WHAT THE TASK REQUIRES | Among the lines below, count those with "Write". Give only the number.
------------------------------------------------------------
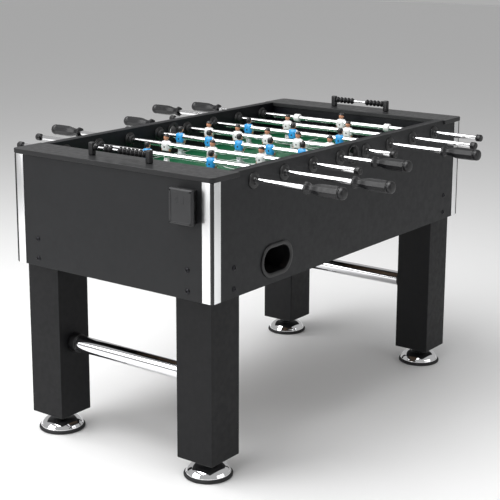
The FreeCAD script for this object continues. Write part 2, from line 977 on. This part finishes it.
def stop_collar():
    """A clamped collar that keeps the goalkeeper's rod short of the walls."""
    ring = rod_y("stop_ring", ("0", "-stop_length / 2", "0"), "stop_radius", "stop_length")
    screw = rod_z("stop_screw", ("0", "0", "stop_radius - 3"), "3", "5")
    bore = rod_y("stop_bore", ("0", "-40", "0"), ROD_HOLE, "80")
    return cut("stop_collar", fuse("stop_solid", [ring, screw]), [bore])


forward = figure()
backward = mirror("figure_backward", forward, ACROSS_X)
collar = stop_collar()
doc.recompute()


HANDLE_STEPS = [
    # where each step begins and ends, and its radius at either end
    ("0", "handle_collar", "handle_radius", "handle_radius - 1"),
    ("handle_collar", "handle_neck", "handle_radius - 1", "handle_waist"),
    ("handle_neck", "handle_flare", "handle_waist", "handle_waist"),
    ("handle_flare", "handle_body", "handle_waist", "handle_radius"),
    ("handle_body", "handle_length - handle_end", "handle_radius", "handle_radius"),
    (
        "handle_length - handle_end",
        "handle_length",
        "handle_radius",
        "handle_radius - handle_end_step",
    ),
]


def handle(name, x, start, side):
    """A grip over the rod's end: flared collar, waist, long body and rounded end."""
    parts = []
    for index, (low, high, first, last) in enumerate(HANDLE_STEPS):
        at = (x, f"{start} + {low}" if side > 0 else f"{start} - ({high})", "rod_height")
        step = f"{name}_step_{index}"
        length = f"({high}) - ({low})"
        if first == last:
            parts.append(rod_y(step, at, first, length))
        elif side > 0:
            parts.append(cone_y(step, at, first, last, length))
        else:
            parts.append(cone_y(step, at, last, first, length))
    low = f"{start} - 1" if side > 0 else f"{start} - rod_in_handle - 1"
    bore = rod_y(f"{name}_bore", (x, low, "rod_height"), ROD_HOLE, "rod_in_handle + 2")
    return cut(name, fuse(f"{name}_solid", parts), [bore])


def end_cap(name, x, start, side):
    """The plug on the rod's plain end."""
    low = start if side > 0 else f"{start} - cap_length"
    solid = rod_y(f"{name}_solid", (x, low, "rod_height"), "cap_radius", "cap_length")
    low = f"{start} - 1" if side > 0 else f"{start} - rod_in_cap - 1"
    bore = rod_y(f"{name}_bore", (x, low, "rod_height"), ROD_HOLE, "rod_in_cap + 2")
    return cut(name, solid, [bore])


def rod_set(index, rod):
    """Tube, handle, end cap and figures of one rod."""
    name = f"rod_{index}"
    x = ROD_X[index - 1]
    kind = rod["men"]
    side = rod["handle"]
    slid = rod["slid"]
    sign = "+" if side > 0 else "-"
    back = "-" if side > 0 else "+"
    grip_start = f"{slid} {sign} handle_start_{kind}men"
    cap_start = f"{slid} {back} cap_start_{kind}men"
    length = f"handle_start_{kind}men + cap_start_{kind}men + rod_in_handle + rod_in_cap"
    low = f"{cap_start} - rod_in_cap" if side > 0 else f"{grip_start} - rod_in_handle"
    outer = rod_y(f"{name}_outer", (x, low, "rod_height"), "rod_radius", length)
    bore = rod_y(
        f"{name}_inner", (x, f"{low} - 1", "rod_height"), "rod_radius - rod_skin", f"{length} + 2"
    )
    keep(cut(f"{name}_cut", outer, [bore]), f"{name}_tube")
    keep(handle(f"{name}_grip", x, grip_start, side), f"{name}_handle")
    keep(end_cap(f"{name}_plug", x, cap_start, -side), f"{name}_cap")
    man = forward if rod["faces"] > 0 else backward
    spacing = number(f"spacing_{kind}men")
    middle = (kind - 1) / 2
    shapes = []
    for place_in_row in range(kind):
        y = slid + (place_in_row - middle) * spacing
        spot = FreeCAD.Vector(number(x), y, number("rod_height"))
        shapes.append(man.Shape.translated(spot))
    if kind == 1:
        for way in (-1, 1):
            y = slid + way * number("stop_spacing")
            spot = FreeCAD.Vector(number(x), y, number("rod_height"))
            shapes.append(collar.Shape.translated(spot))
    men = doc.addObject("Part::Feature", f"{name}_men")
    solids = [solid for shape in shapes for solid in shape.Solids]
    men.Shape = Part.makeCompound(solids)
    keep(men, f"{name}_figures")


for index, rod in enumerate(RODS, start=1):
    rod_set(index, rod)


# ---------------------------------------------------------------- scorers

POST_X = f"({HALF_LENGTH} + board_overhang - board_depth / 2)"
SCORE_Z = "table_height + score_rod_rise"


def scorer_frame(name, sign):
    """Two posts on the end board and the thin rod that they hold."""
    x = f"{sign}{POST_X}"
    posts = [
        block(
            f"{name}_post_{word}",
            (f"{x} - post_depth / 2", low, "table_height"),
            (f"{x} + post_depth / 2", f"{low} + post_width", "table_height + post_height"),
        )
        for word, low in (("right", "-post_gap - post_width"), ("left", "post_gap"))
    ]
    spot = (x, "-post_gap - post_width / 2", SCORE_Z)
    length = "2 * post_gap + post_width"
    hole = rod_y(f"{name}_hole", spot, "score_rod_radius", length)
    thin = rod_y(f"{name}_thin_rod", spot, "score_rod_radius", length)
    return [cut(f"{name}_posts_bored", group(f"{name}_posts", posts), [hole]), thin]


near_frame = scorer_frame("score_near", "-")
far_frame = scorer_frame("score_far", "")
keep(group("both_scorers", near_frame + far_frame), "scorer_frames")


def bead():
    """A scoring bead: two cones base to base, with a hole for the thin rod."""
    half = "bead_length / 2 - 0.1"
    parts = [
        cone_y("bead_low", ("0", "0.1", "0"), "bead_waist", "bead_radius", half),
        cone_y("bead_high", ("0", "bead_length / 2", "0"), "bead_radius", "bead_waist", half),
    ]
    bore = rod_y("bead_bore", ("0", "-1", "0"), "score_rod_radius + bushing_gap", "bead_length + 2")
    return cut("bead", fuse("bead_solid", parts), [bore])


one_bead = bead()
doc.recompute()
for label, stack in BEAD_STACKS.items():
    x = stack["end"] * number(POST_X)
    spots = [
        (x, stack["start"] + step * number("bead_length"), number(SCORE_Z))
        for step in range(stack["count"])
    ]
    copies(label, one_bead.Shape, spots)


# ---------------------------------------------------------------- drink holder

HINGE_X = f"(-{HALF_LENGTH} - hinge_out)"
HINGE_Z = "(holder_bottom + hinge_rise)"


def holder_bracket():
    """The back plate on the end wall, with two ears and the hinge pin between them."""
    wall = f"-{HALF_LENGTH}"
    front = f"{wall} - holder_back"
    parts = [
        block(
            "bracket_plate",
            (front, "-holder_y - holder_seat", f"{HINGE_Z} - knuckle_radius"),
            (wall, "-holder_y + holder_seat", "holder_bottom + holder_tall - 3"),
        ),
        rod_y(
            "hinge_pin",
            (HINGE_X, "-holder_y - holder_seat + 1", HINGE_Z),
            "pin_radius",
            "2 * holder_seat - 2",
        ),
    ]
    ears = {"right": "-holder_y - holder_seat", "left": "-holder_y + holder_seat - ear_length"}
    for word, low in ears.items():
        ear = block(
            f"ear_{word}",
            (HINGE_X, low, f"{HINGE_Z} - knuckle_radius"),
            (front, f"{low} + ear_length", f"{HINGE_Z} + knuckle_radius"),
        )
        knuckle = rod_y(
            f"ear_round_{word}", (HINGE_X, low, HINGE_Z), "knuckle_radius", "ear_length"
        )
        parts += [ear, knuckle]
    return fuse("bracket", parts)


near_bracket = holder_bracket()
brackets = [near_bracket, half_turn("bracket", near_bracket)]
keep(group("both_brackets", brackets), "holder_brackets")


def holder_tray():
    """The flap that swings down, with a ring on its inner face that takes a cup."""
    front = f"-{HALF_LENGTH} - holder_front"
    inner_face = f"{front} + holder_plate"
    plate = block(
        "flap",
        (front, "-holder_y - holder_width / 2", "holder_bottom"),
        (inner_face, "-holder_y + holder_width / 2", "holder_bottom + holder_tall"),
    )
    doc.recompute()
    along_x = [
        index
        for index, edge in enumerate(plate.Shape.Edges, start=1)
        if edge.BoundBox.XLength > number("holder_plate") / 2
    ]
    corner = number("holder_corner")
    rounded = doc.addObject("Part::Fillet", "flap_rounded")
    rounded.Base = plate
    rounded.Edges = [(index, corner, corner) for index in along_x]
    middle = "(holder_bottom + holder_tall / 2 + ring_rise)"
    ring = rod_x(
        "cup_ring", (f"{inner_face} - 1", "-holder_y", middle), "ring_radius", "ring_deep + 1"
    )
    recess = rod_x(
        "cup_recess", (inner_face, "-holder_y", middle), "ring_radius - ring_skin", "ring_deep + 1"
    )
    barrel = rod_y(
        "barrel", (HINGE_X, "-holder_y - barrel_half", HINGE_Z), "knuckle_radius", "2 * barrel_half"
    )
    web = block(
        "barrel_web",
        (f"{inner_face} - 1", "-holder_y - barrel_half", f"{HINGE_Z} - knuckle_radius"),
        (HINGE_X, "-holder_y + barrel_half", f"{HINGE_Z} + knuckle_radius"),
    )
    bore = rod_y(
        "barrel_bore",
        (HINGE_X, "-holder_y - holder_seat", HINGE_Z),
        "pin_radius + rod_fit",
        "2 * holder_seat",
    )
    open_ring = cut("open_ring", ring, [recess])
    return cut("tray", fuse("tray_solid", [rounded, open_ring, barrel, web]), [bore])


near_tray = keep(holder_tray(), "holder_tray_near")
keep(half_turn("tray", near_tray), "holder_tray_far")


# ---------------------------------------------------------------- checks and files

doc.recompute()
for piece in doc.Objects:
    if "Invalid" in piece.State or "Error" in piece.State:
        raise RuntimeError(f"{piece.Label} did not compute: {piece.State}")

labels = [piece.Label for piece in NODES]
if len(set(labels)) != len(labels):
    raise RuntimeError("two sub-parts share a name")

os.makedirs("parts", exist_ok=True)
for piece in NODES:
    shape = piece.Shape
    if shape.isNull() or not shape.isValid() or not shape.Solids:
        raise RuntimeError(f"{piece.Label} has no valid shape")

for piece in NODES:
    piece.Shape.exportStep(f"parts/{piece.Label}.step")

print(len(NODES), "sub-parts,", sum(len(piece.Shape.Solids) for piece in NODES), "solids")
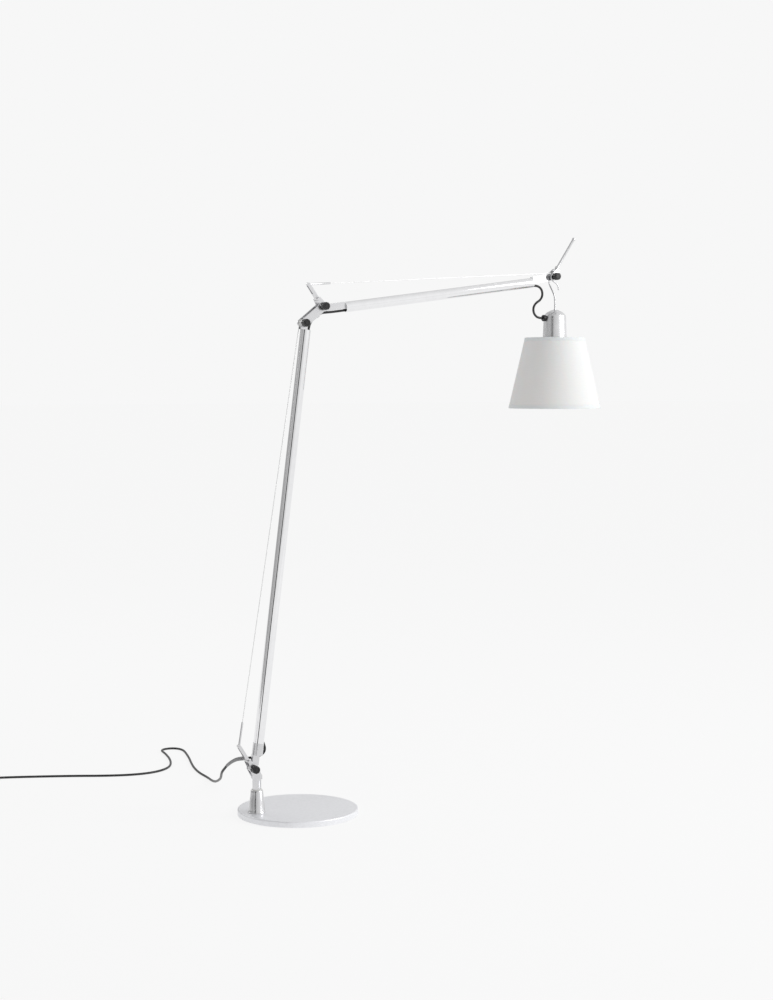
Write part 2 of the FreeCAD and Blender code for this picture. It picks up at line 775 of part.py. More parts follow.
def make_cover_nut():
    """The hexagon nut and washer inside the cover that hold it to the hanger rod."""
    top = pivot_3.z - cover_top_drop - cover_wall_thin
    ring = turned([(hanger_radius, top - 5), (6, top - 5), (6, top), (hanger_radius, top)], shade_x)
    plug = turned(
        [(hanger_radius, top), (2.55, top), (2.55, top + cover_wall_thin + 1.5)]
        + [(hanger_radius, top + cover_wall_thin + 1.5)],
        shade_x,
    )
    return ring.fuse(plug)


def make_gland():
    shell = cover_shoulder_radius + 0.6
    body = Part.makeCylinder(gland_radius, gland_length + 1.6, gland_place, Vec(1, 0, 0))
    rim = [e for e in body.Edges if abs(e.BoundBox.XMax - gland_place.x) < 1e-6]
    body = body.makeChamfer(1.6, rim)
    neck_place = gland_place + Vec(gland_length, 0, 0)
    neck = Part.makeCylinder(gland_radius - 2.0, 6, neck_place, Vec(1, 0, 0))
    cut_back = Part.makeCylinder(shell + 0.3, 60, Vec(shade_x, 0, gland_place.z - 30))
    body = body.cut(cut_back).fuse(neck)
    return body.cut(Part.makeCylinder(cable_radius, 30, gland_place + Vec(1, 0, 0), Vec(1, 0, 0)))


def make_lampholder():
    top = pivot_3.z - cover_top_drop - cover_wall_thin - 12.0
    bottom = pivot_3.z - holder_bottom_drop
    outline = [
        (0, top),
        (holder_radius, top),
        (holder_radius, bottom),
        (bulb_neck_radius + 0.05, bottom),
        (bulb_neck_radius + 0.05, bottom + 24),
        (0, bottom + 24),
    ]
    return turned(outline, shade_x)


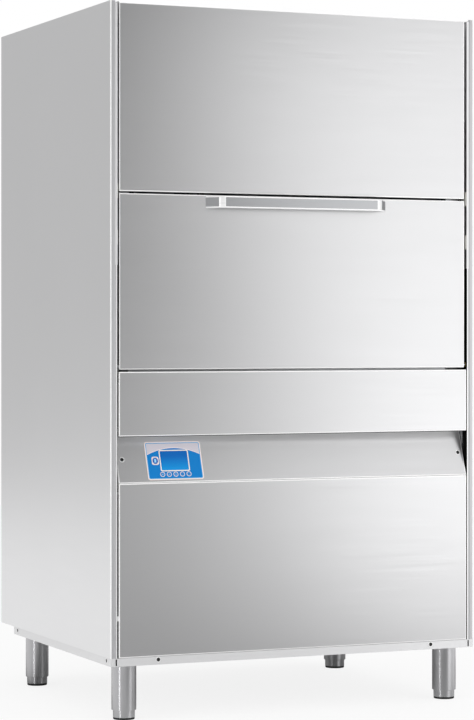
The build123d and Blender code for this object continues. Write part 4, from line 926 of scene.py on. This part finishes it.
------------------------------------------------------------
ANSWER | 3